The first performance was held on Saturday evening and they will continue until December 31.

Negar Afrashteh, Yeganeh Malekmohammadi, Mohammad Javadi, Nahid Mohammadi, Farhad Sharifi and Mahan Ebdati are the member of the cast.

Solange and Claire are two housemaids who construct elaborate sadomasochistic rituals when their mistress (Madame) is away.

The focus of their role-playing is the murder of Madame and they take turns portraying both sides of the power divide. Their deliberate pace and devotion to detail guarantees that they always fail to actualize their fantasies by ceremoniously "killing" Madame at the ritual's dénouement.

It was first performed at the Théâtre de l’Athénée in Paris in a production that opened on April 17, 1947, which Louis Jouvet directed.
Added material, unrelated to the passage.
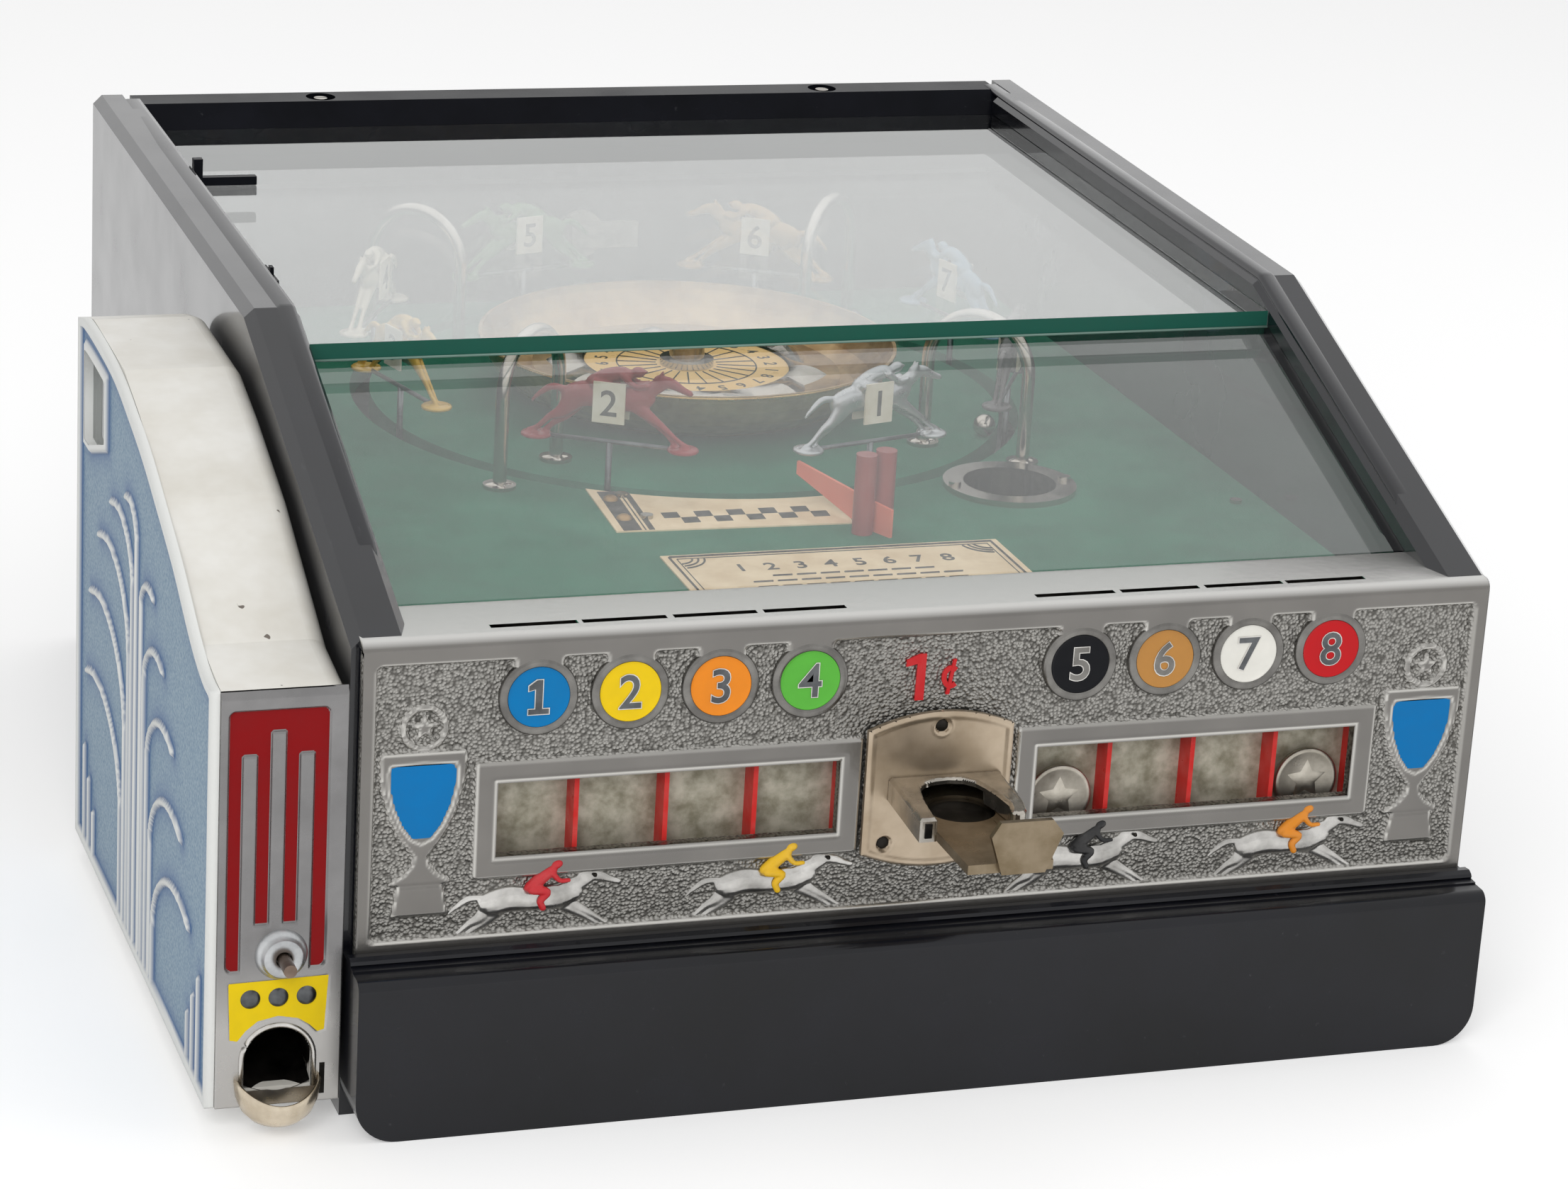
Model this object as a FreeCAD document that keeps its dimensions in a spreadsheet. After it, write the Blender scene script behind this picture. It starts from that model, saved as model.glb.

The play has been revived in France, England and the United States on multiple occasions, sometimes with men playing the roles of the maids.

A TV dramatization Stuepigerne was done by Danish national broadcaster Danmarks Radio in 1962. A film adaptation of the play was released in 1974. Swedish composer Peter Bengtson adapted the play in 1994 for a chamber opera.

Genet loosely based his play on the infamous sisters Christine and Léa Papin, who brutally murdered their employer and her daughter in Le Mans, France, in 1933.

Translated into Persian by Farzaneh Sokuti, the play has also been performed by several Iranian groups. One of the troupes performed the play with director Ali-Akbar Alizadeh at Tehran’s Molavi Theater in November 2018.

Reyhaneh Nabian directed the play with her group Alma in May 2016 at Tehran’s Da Theater.

Director Maryam Malmir also staged “The Papin Sisters” based on the play at the Entezami Hall of the Iran Artists Forum in Tehran in July 2016.